I am not only concerned with female and male perspectives, because the one-sidedness of literary experience at school goes beyond this. For example, I am very concerned that the Middle Ages and Goethe's time, with two blocks each in the upper school, have such a prominent place in the curriculum and that other literary epochs are not given a set place. The situation is similar with the inclusion of non-German perspectives in German lessons, which, in view of the great world literature to be discovered, should become a comprehensive literature lesson. The debate can easily be broadened and the questions I ask myself become all the more serious. Questions that I cannot and will not answer lightly.

Because what I understand by the term one-sidedness is merely a reflection of literary history. I also see the great potential that established school readings offer, and I enjoy teaching them. However, I am also increasingly and rightly confronted with students who ask themselves these same questions and demand from me what they are missing. I have colleagues who no longer want to teach these readings and I have others who don't think it's necessary to ask these questions at all. I think both are wrong.

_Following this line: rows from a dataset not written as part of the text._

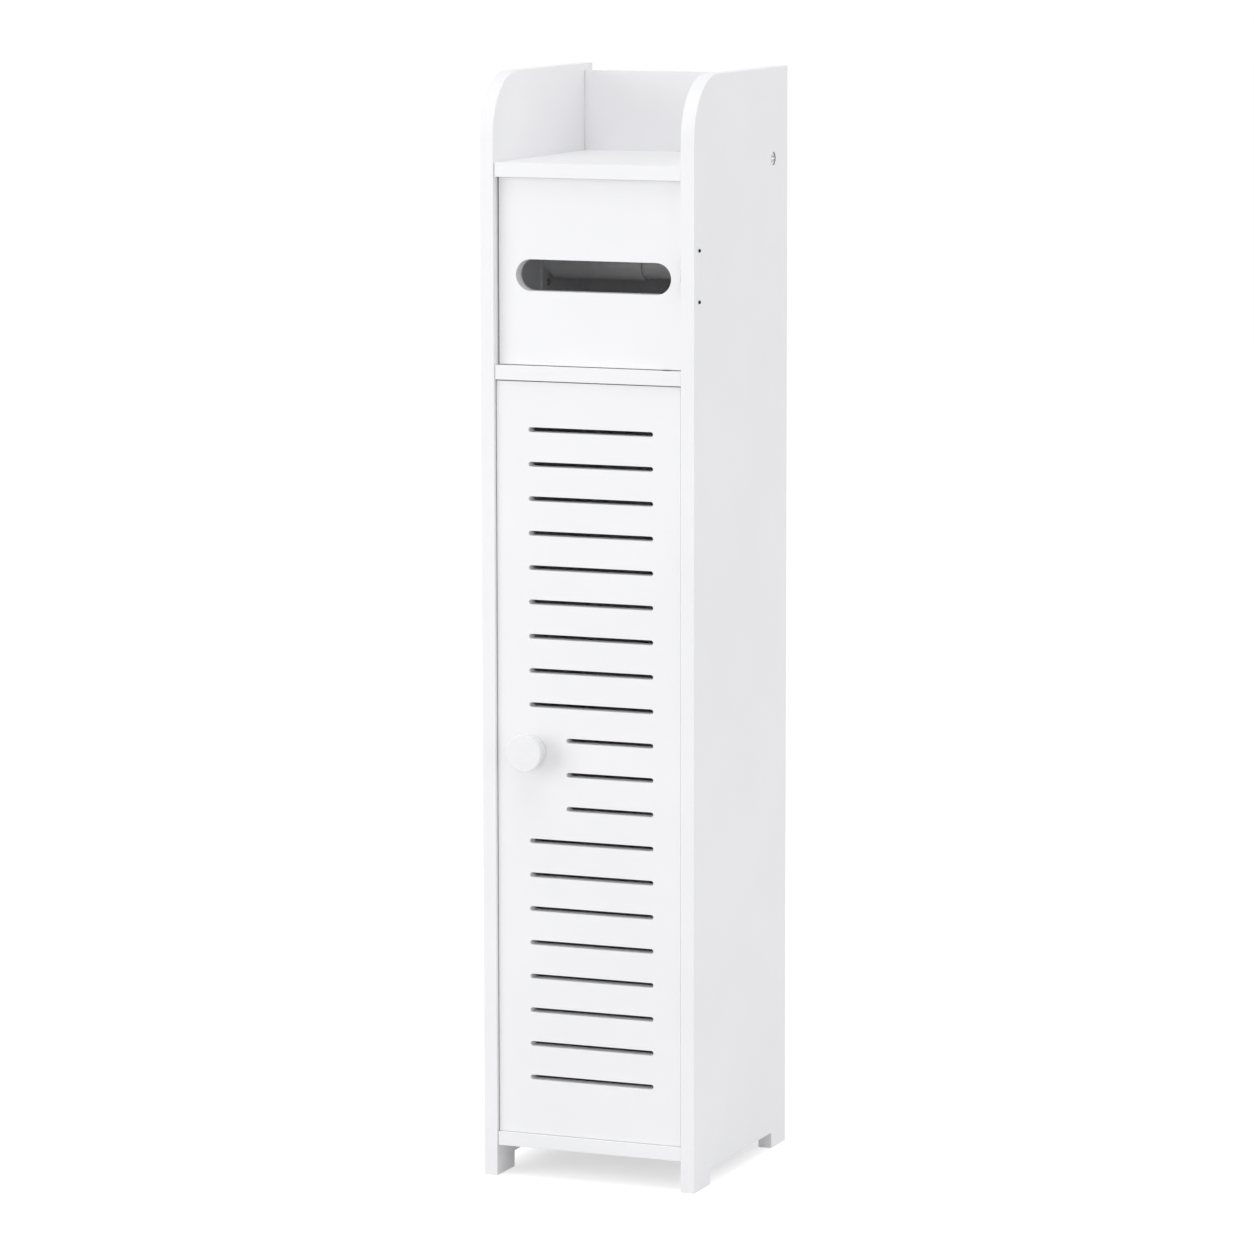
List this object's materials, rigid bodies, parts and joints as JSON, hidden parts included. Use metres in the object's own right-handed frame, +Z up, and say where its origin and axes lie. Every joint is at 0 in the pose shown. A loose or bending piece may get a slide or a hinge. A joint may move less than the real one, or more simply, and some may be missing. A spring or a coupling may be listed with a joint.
{
  "type": "toilet roll storage cabinet",
  "caption": "Narrow white free-standing cabinet with an open top tray, a small door with a round-ended window over a spring roller, and a tall louvred door with a knob.",
  "frame": {"origin": "on the floor, in the middle of the cabinet's footprint with the knob counted in", "axes": "+Z up; the doors face -Y; +X is towards the doors' hinges, the viewer's right from the front"},
  "size_m": [0.1612, 0.192, 0.78],
  "materials": {
    "white_board": "satin white lacquered fibreboard",
    "white_plastic": "moulded white plastic",
    "white_socket": "moulded white plastic",
    "beech": "bare fluted beech",
    "zinc_steel": "zinc plated",
    "bright_plated": "nickel plated",
    "blackened_steel": "black oxide",
    "cam_alloy": "die-cast zinc alloy",
    "magnet": "ferrite between pole plates",
    "spring_steel": "bright drawn wire"
  },
  "bodies": {
    "cabinet": {"side_panel_left": "white_board", "side_panel_right": "white_board", "top_shelf": "white_board", "divider_shelf": "white_board", "bottom_shelf": "white_board", "back_panel": "white_board", "inner_shelf": "white_board", "shelf_supports": "white_socket", "dowels": "beech", "cam_bolts": "zinc_steel", "cam_nuts": "cam_alloy", "top_shelf_screws": "bright_plated", "back_panel_screws": "zinc_steel", "roll_hinge_panel_leaf": "zinc_steel", "roll_hinge_pin": "zinc_steel", "roll_hinge_panel_screws": "blackened_steel", "hinge_recess_strip": "white_board", "roll_catch": "white_socket", "storage_catch": "white_socket", "catch_magnets": "magnet", "catch_screws": "zinc_steel", "roller_socket_left": "white_socket", "roller_socket_right": "white_socket", "socket_screws": "zinc_steel", "pivot_pin_top": "zinc_steel", "pivot_pin_bottom": "zinc_steel"},
    "roll_door": {"roll_door": "white_board", "roll_hinge_door_leaf": "zinc_steel", "roll_hinge_door_screws": "zinc_steel", "roll_strike_plate": "zinc_steel", "roll_strike_screws": "zinc_steel"},
    "storage_door": {"storage_door": "white_board", "door_knob": "white_plastic", "knob_screw": "zinc_steel", "pivot_bush_top": "white_socket", "pivot_bush_bottom": "white_socket", "storage_strike_plate": "zinc_steel", "storage_strike_screws": "zinc_steel"},
    "roller": {"roller_barrel": "white_plastic", "roller_spring": "spring_steel"},
    "roller_plunger": {"roller_plunger": "white_plastic"}
  },
  "joints": [
    {"name": "roll_door_hinge", "type": "hinge", "parent": "cabinet", "child": "roll_door", "pos_m": [0.0697, -0.0788, 0.6425], "axis": [0, 0, 1], "range_deg": [0, 110]},
    {"name": "storage_door_hinge", "type": "hinge", "parent": "cabinet", "child": "storage_door", "pos_m": [0.05665, -0.076, 0.2995], "axis": [0, 0, 1], "range_deg": [0, 120]},
    {"name": "roller_spin", "type": "hinge", "parent": "cabinet", "child": "roller", "pos_m": [0, 0.007, 0.6425], "axis": [1, 0, 0], "continuous": true},
    {"name": "roller_compress", "type": "slide", "parent": "roller", "child": "roller_plunger", "axis": [-1, 0, 0], "range_m": [0, 0.006], "stiffness_N_per_m": 300, "springref_m": -0.02, "deforming": ["roller_spring"]}
  ]
}
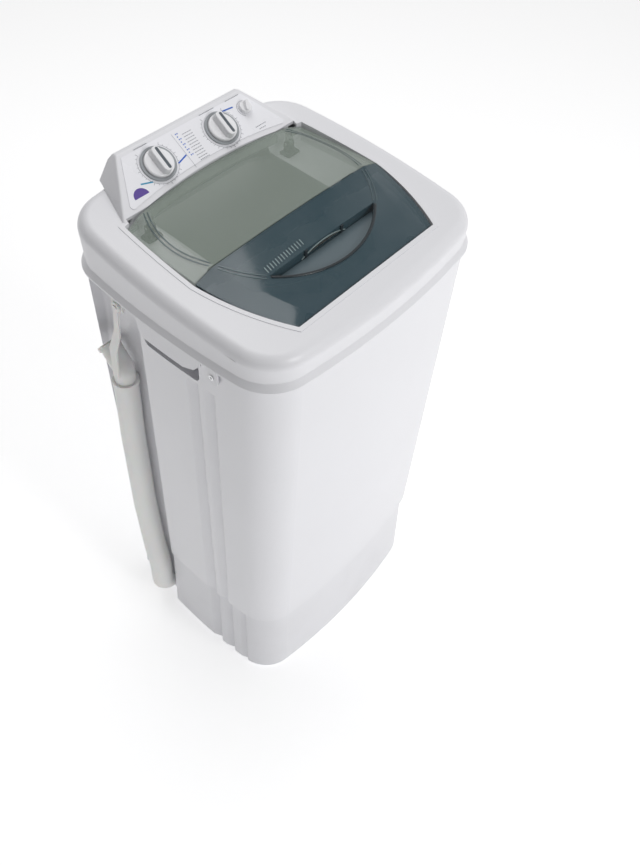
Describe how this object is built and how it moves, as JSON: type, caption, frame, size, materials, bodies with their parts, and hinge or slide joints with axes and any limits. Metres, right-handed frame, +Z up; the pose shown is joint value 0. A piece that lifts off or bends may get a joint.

It would be desirable to engage in an exchange and broaden the perspective on our subject matter - in the Waldorf colleges, amongst colleagues and across schools. This is already happening intensively in the history department; elsewhere, I experience an astonishingly uncritical attitude towards what has been taught for decades. Students are dependent on what teachers dare to do in their lessons. This makes it all the more urgent to have a discussion about the curriculum that goes beyond individual lesson design. For me, it's not about deleting what's there, but about how we read it and what great things there are to discover beyond that.